Musheer Khan

Personal information
- Full name: Musheer Naushad Khan
- Born: 27 February 2005 (age 21) Mumbai, Maharashtra, India
- Batting: Right-handed
- Bowling: Left-arm orthodox spin
- Role: All-rounder
- Relations: Sarfaraz Khan (brother) Naushad Khan (Father)

Domestic team information
- 2022/23–present: Mumbai
- 2025–present: Punjab Kings

Career statistics
| Competition | FC | LA | T20 |
| Matches | 15 | 8 | 1 |
| Runs scored | 1,055 | 245 | 0 |
| Batting average | 47.95 | 40.83 | 0.00 |
| 100s/50s | 4/3 | 0/3 | 0/0 |
| Top score | 203* | 73 | 0 |
| Balls bowled | 1,079 | 361 | 12 |
| Wickets | 21 | 10 | 1 |
| Bowling average | 26.57 | 32.70 | 27.00 |
| 5 wickets in innings | 1 | 0 | 0 |
| 10 wickets in match | 0 | 0 | 0 |
| Best bowling | 5/79 | 3/37 | 1/27 |
| Catches/stumpings | 7/– | 3/– | 0/– |

Medal record
Men's Cricket
Representing India
ICC Under-19 Cricket World Cup
| Runner-up | 2024 South Africa |  |
- Source: ESPNcricinfo, 25 January 2026

= Musheer Khan =

Indian cricketer (born 2005)

Musheer Naushad Khan (born 27 February 2005) is an Indian cricketer who plays for Mumbai. He made his first-class cricket debut on 27 December 2022 for Mumbai in the 2022–23 Ranji Trophy. As a right-handed batsman all-rounder, Khan represented the 2024 Under-19 Cricket World Cup as a member of the Indian U-19 cricket team.

In December 2023, he was selected for the 2024 ICC U-19 Cricket World Cup squad for the Indian U-19 youth team. Indian team finished runner's up in the tournament in which Khan scored two centuries. In March 2024, Musheer broke Sachin Tendulkar's record to become the youngest Mumbai batter to score a hundred in the Ranji Trophy final.

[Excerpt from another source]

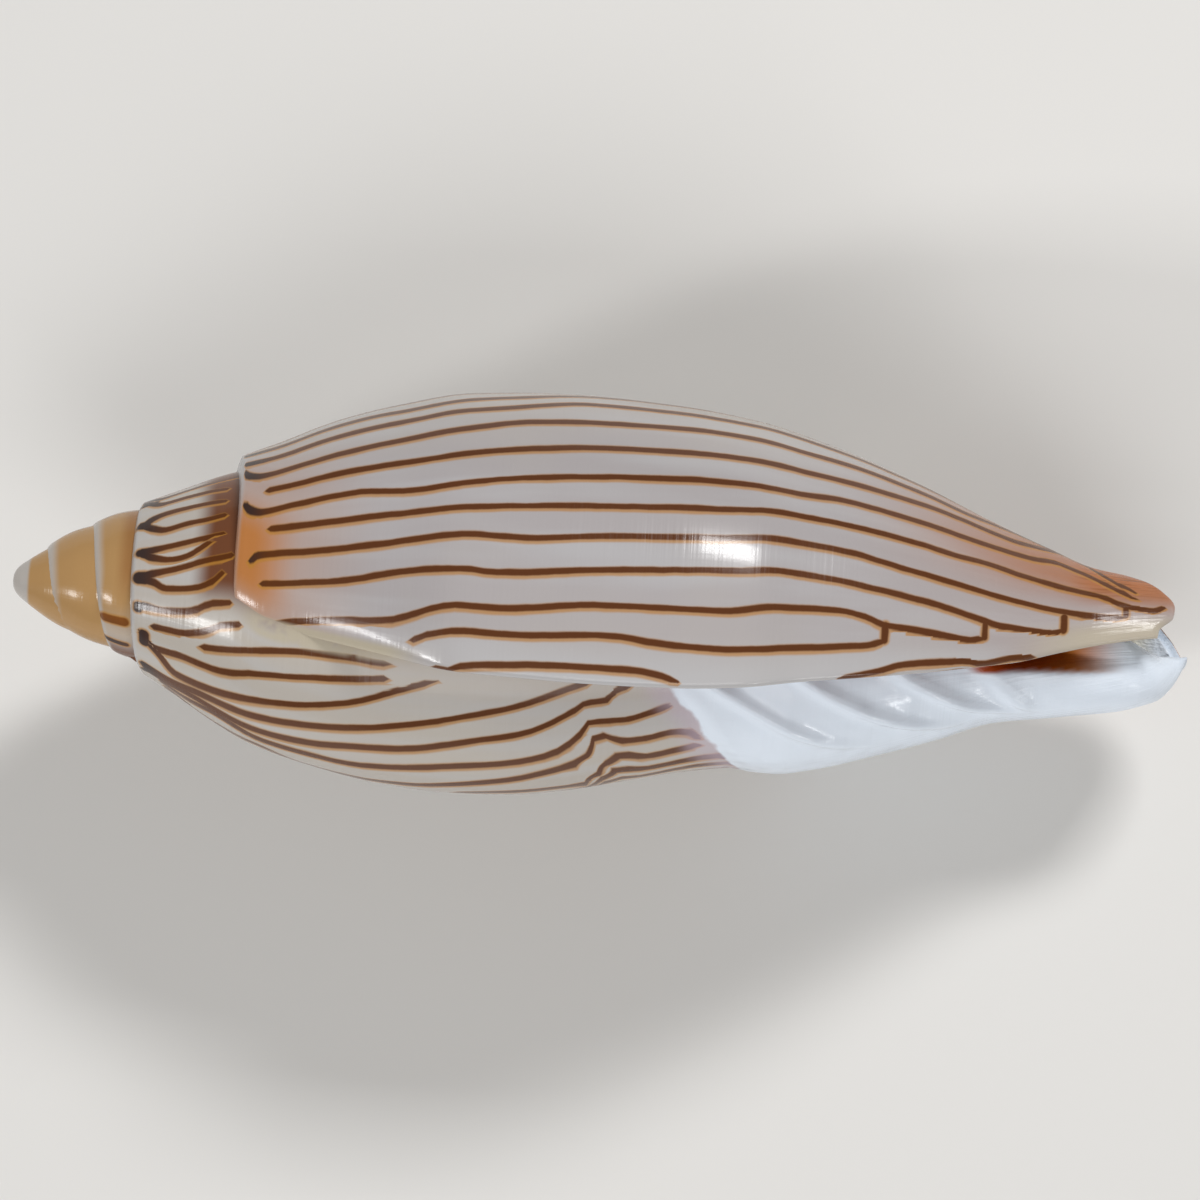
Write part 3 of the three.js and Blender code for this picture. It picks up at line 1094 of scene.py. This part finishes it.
    def lines(self, at: Reading, colour: Any) -> Any:
        """Draws the fine lines over a colour.

        Args:
            at: What is read at each point.
            colour: The colour underneath.

        Returns:
            The colour's socket.
        """
        nodes, turn = at.nodes, at.turn
        number = nodes.attribute("line_number")
        gap = nodes.attribute("line_gap")
        no_ink = (1 - nodes.attribute("line_ink")) * 0.5
        wave = nodes.noise(at.place, 0.9, 4.0) - 0.5
        swell = 0.75 + nodes.noise(at.place, 0.35, 2.0) * 0.5
        start = 1 - at.seam.rise(*self.line_start)
        side = (number - number.with_math("ROUND")) * gap + wave * 0.09
        aside = turn.within(self.upper_side_turns, self.upper_side_last_turns)
        aside = aside + turn.within(self.lower_side_turns, self.lower_side_last_turns)
        width = swell + start * 0.4 + aside * 0.8
        off_line = abs(side) / width + no_ink
        off_fringe = abs(side + self.fringe_drop) / width + no_ink
        off_blot = nodes.number(9.0)
        for blot in BLOTS:
            off_blot = off_blot.with_math("MINIMUM", self.off_blot(nodes, blot))
        off_blot = off_blot + wave * 0.12
        off_line = off_line.with_math("MINIMUM", off_blot)
        off_fringe = off_fringe.with_math("MINIMUM", off_blot)
        fringe = 1 - off_fringe.rise(self.line_half, self.fringe_half)
        colour = nodes.mixed(fringe * 0.75, colour, self.line_edge)
        core = 1 - off_line.rise(self.line_half * 0.6, self.line_half * 1.2)
        dark = nodes.mixed(start, self.line_core, self.line_blue)
        dark = nodes.mixed(turn.rise(*self.rust_line_turns), dark, self.rust)
        return nodes.mixed(core * 0.93, colour, dark)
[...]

In September 2024, he debut in Duleep Trophy for India B against India A at Mangalam Chinnaswamy in Bengaluru. In his debut match Musheer Khan hits his third First-Class century.

== Early life ==
Musheer was born in 2005 at Azamgarh, Uttar Pradesh. and he was brought up in the suburbs of Mumbai. His family hails from Azamgarh, Uttar Pradesh. He spent most of his childhood in Azad Maidan with Naushad Khan, his father and coach. Musheer is the younger brother of the fellow Mumbai batsman Sarfaraz Khan who is 8 years older than Musheer.